An example might be Archival Science and the concept of the archive. There are many different ways this concept has been defined over the years – and this is closely related to culture and society. In the recent past there has been some very significant works published that talks about the archive – and with which other words such as power, responsibility, construction and so on might be relevant. Additionally, Australian concepts of the archive are quite a bit different to our American counterparts. Furthermore, people in other disciplines, even those as close as Library Science, or Knowledge Management, define the archive as something else again (or do they?).
I see this concept mapping as a research resource, as well as communications tool. I like the idea of people who are the current ‘big thinkers’ in the discipline adding their own definitions about concepts. I would also think it would be great to get some cool visualisations out of it.

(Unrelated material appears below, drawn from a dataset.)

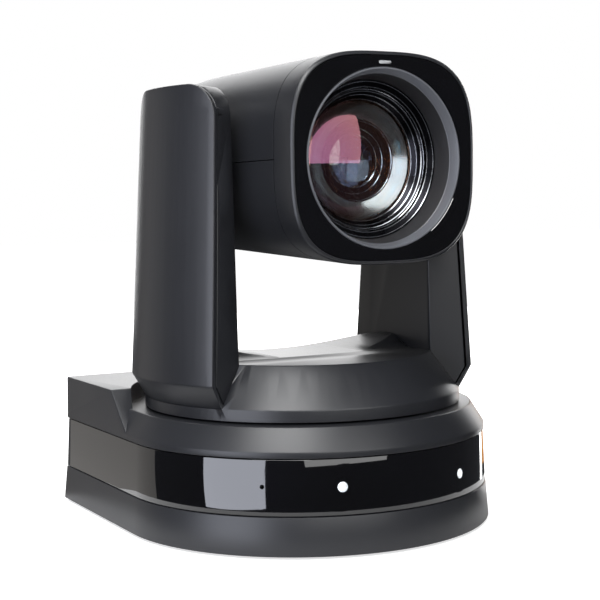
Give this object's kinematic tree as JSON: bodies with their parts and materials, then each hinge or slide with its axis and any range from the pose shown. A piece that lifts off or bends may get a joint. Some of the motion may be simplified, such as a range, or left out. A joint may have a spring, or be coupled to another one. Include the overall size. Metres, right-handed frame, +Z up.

Media provides the basis for much Humanities research. In Linguistics, field recordings are transcribed and then used as the proof for linguistic analysis. Access to media and provision of online versions of media and transcripts has become much easier with the release of HTML5 – no more streaming servers, no more flash. How can we use these technologies and what are the implications for the way we present the results of our research? I will be illustrating an example we have worked on recently, called EOPAS. Time-codes within media can be called from ordinary html pages so a dictionary can now have citation forms of headwords called from within large media files rather than having several thousand mp3 files on the server. This session will toss around ideas about using such media/text installations.